Krok czwarty – zbrojenie

Po upływie doby od zamocowania ocieplenia przystępujemy do usunięcia wszelkich nierówności powierzchni i uskoków pomiędzy poszczególnymi płytami. W tym celu szlifujemy wierzchnią warstwę izolacji dużą pacą drewnianą z papierem ściernym o grubym uziarnieniu. Po przeszlifowaniu, wszystkie powierzchnie dokładnie czyścimy szczotką, a następnie pokrywamy cienką warstwą zaprawy zbrojącej. W świeżej warstwie zaprawy wtapiamy listwy narożnikowe z siatką, którą łączymy na co najmniej 10-centymetrowe zakłady. W ten sposób dodatkowo wzmacniamy elementy szczególnie narażone na uszkodzenia, takie jak narożniki i ościeże. Po zabezpieczeniu wszystkich newralgicznych miejsc, całą powierzchnię fasady ponownie szpachlujemy cienką warstwą zaprawy zbrojącej. Tam, gdzie siatka wystaje spod warstwy zbrojącej, należy silniej ściągnąć zaprawę. W ten sposób unikniemy zgrubień na gotowym tynku. Po wyschnięciu całości, nakładamy kolejną warstwę zaprawy zbrojącej. Wykonujemy ją za pomocą pacy zębatej 10x10 mm – stroną gładką nakładamy na fasadę, stroną zębatą – rozprowadzamy po powierzchni ściany.

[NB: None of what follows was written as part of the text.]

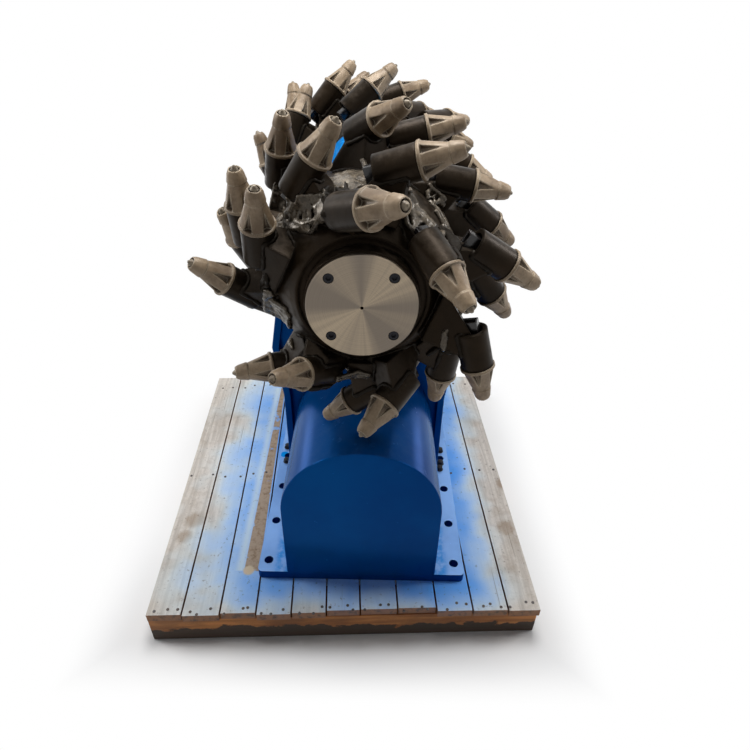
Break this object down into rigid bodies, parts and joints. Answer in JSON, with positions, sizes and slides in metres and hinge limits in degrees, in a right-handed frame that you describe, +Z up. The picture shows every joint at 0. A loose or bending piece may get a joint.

Ocieplanie fasady otynkowanej metodą lekką mokrą

Krok piąty – wykonanie tynku cienkowarstwowego

Na suchą warstwę zbrojoną fasady nakładamy podkład tynkarski. Po związaniu i wyschnięciu nośnej warstwy podkładowej, czyli po upływie ok. 24 godzin, możemy rozpocząć ostatni etap prac – wykonanie tynku. Czynność tę przeprowadzamy od góry budynku ku dołowi, w miarę możliwości wykonując jedną ścianę w ciągu tego samego dnia. Wiąże się to ze zmianami warunków atmosferycznych w ciągu tygodnia, co może się odbić na barwie gotowego tynku. Zastosowanie wysoce paroprzepuszczalnego materiału izolacyjnego, jakim jest wełna kamienna oznacza, że zbliżone parametry powinien posiadać również sam tynk. Do systemów na bazie wełny najczęściej stosuje się więc tynki mineralne, silikatowe lub silikonowe Grubość nakładanej masy tynkarskiej w dużym stopniu zależy od średnicy zastosowanego kruszywa i oczekiwanej faktury. Bezpiecznie możemy jednak przyjąć, że docelowa warstwa tynku mineralnego powinna wynosić od 2 do 5 mm, zaś pozostałych rodzajów – od 1,5 do 3,5 mm. Masę nakładamy równomiernie i jednocześnie na całej powierzchni fasady. W tym celu ścianę najlepiej roboczo podzielić na poziome pasy szerokości ok. 1-1,5 m. Prace należy zorganizować wówczas tak, aby żaden pas tynku nie zdążył wyschnąć przed połączeniem z sąsiadującymi pasami i przed nadaniem mu pożądanej faktury.

Ocieplanie fasady otynkowanej metodą lekką mokrą można zaliczyć do swojego rodzaju kanonu prac wykonawczych. Powszechne stosowanie nie oznacza jednak, że ten typ robót z miejsca może wykonać każdy. Tak, jak w przypadku innych metod czy konstrukcji budowlanych, tak i tutaj kluczem do sukcesu jest optymalne rozplanowanie robót, maksymalna precyzja wykonawcza oraz dostosowanie się do zaleceń wskazywanych przez producenta systemu, z którego korzystamy.